Welsh private sector firms registered only a fractional increase in workforce numbers midway through the fourth quarter. The rate of job creation was the slowest in the current 19-month sequence of employment growth. Firms stated that the slower upturn in staffing numbers was due to cost-cutting efforts and lower new business.

The rate of increase was weaker than the UK average.

Welsh private sector businesses indicated a further decrease in the level of outstanding work during November. Lower levels of incomplete business were attributed to a reduction in new orders. The fall in backlogs of work was marginal overall and slowed to the softest since June.

Welsh firms signalled a contrasting trend to the UK average, where backlogs of work were little-changed on the month.

Average cost burdens at Welsh private sector firms rose at a further substantial pace during November. Higher input prices were often linked to hikes in supplier, energy and transportation costs. Although marked, the rate of cost inflation eased to the slowest since May 2021 and was only slightly sharper than the UK trend.

At the sub-sector level, service providers signalled a faster rise in costs than their manufacturing counterparts.

November data signalled a continued rise in selling prices at Welsh private sector firms. The increase in output charges was marked overall, but eased to the slowest since August 2021. Although firms noted the further pass-through of higher costs to clients, some stated that charges were lowered in an effort to drive new sales.
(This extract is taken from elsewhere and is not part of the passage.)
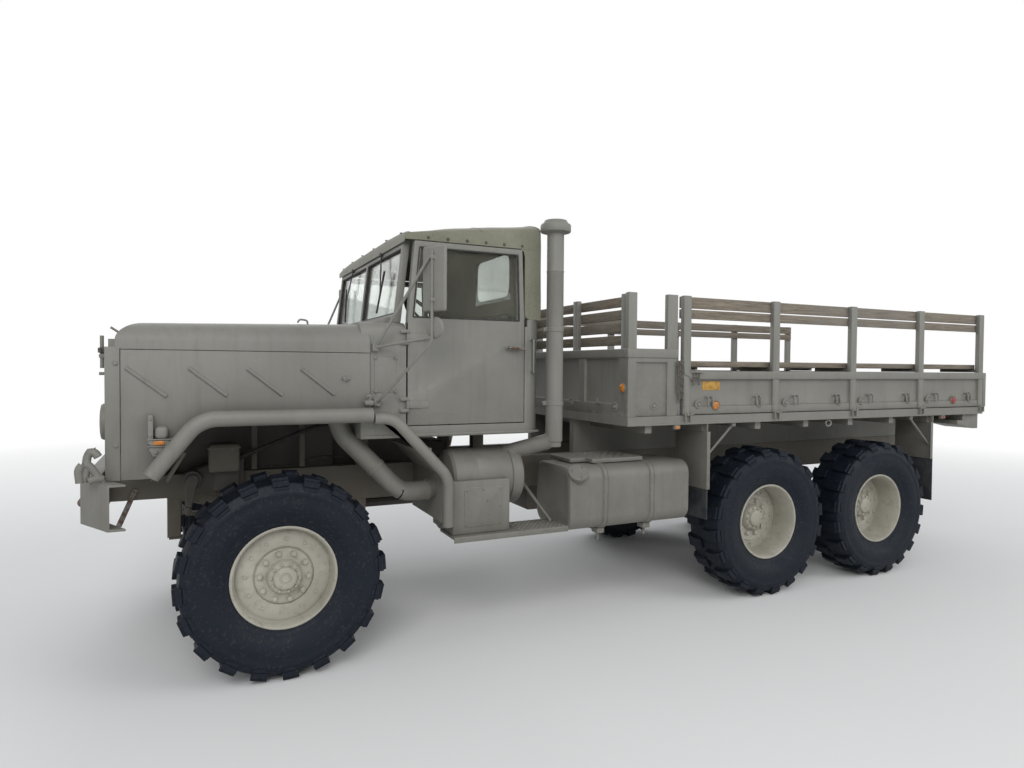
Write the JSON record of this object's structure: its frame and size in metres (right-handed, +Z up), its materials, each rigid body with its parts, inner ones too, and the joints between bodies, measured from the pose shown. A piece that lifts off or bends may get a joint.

Nonetheless, the rate of charge inflation in Wales was the sharpest of the 12 monitored UK areas.

Gemma Casey, NatWest Ecosystem Manager for Wales, commented:

“Firms in the Welsh private sector signalled a moderation in contractions in output and new orders during November. Demand conditions remained subdued, but the pace of decline eased notably from October. Nonetheless, firms were cautious in their expectations for the future. Business confidence was historically muted, and employment rose at only a fractional pace that was the slowest in over a year-and-a-half of job creation.

“More encouragingly, however, were downwards adjustments to inflation figures as input prices and output charges increased at softer rates. Although still marked, hikes in cost burdens and selling prices were much slower than seen earlier in the year. Pressure on customer spending as disposable incomes dwindle remains a key concern for firms, however, as the cost-of-living crisis persists.”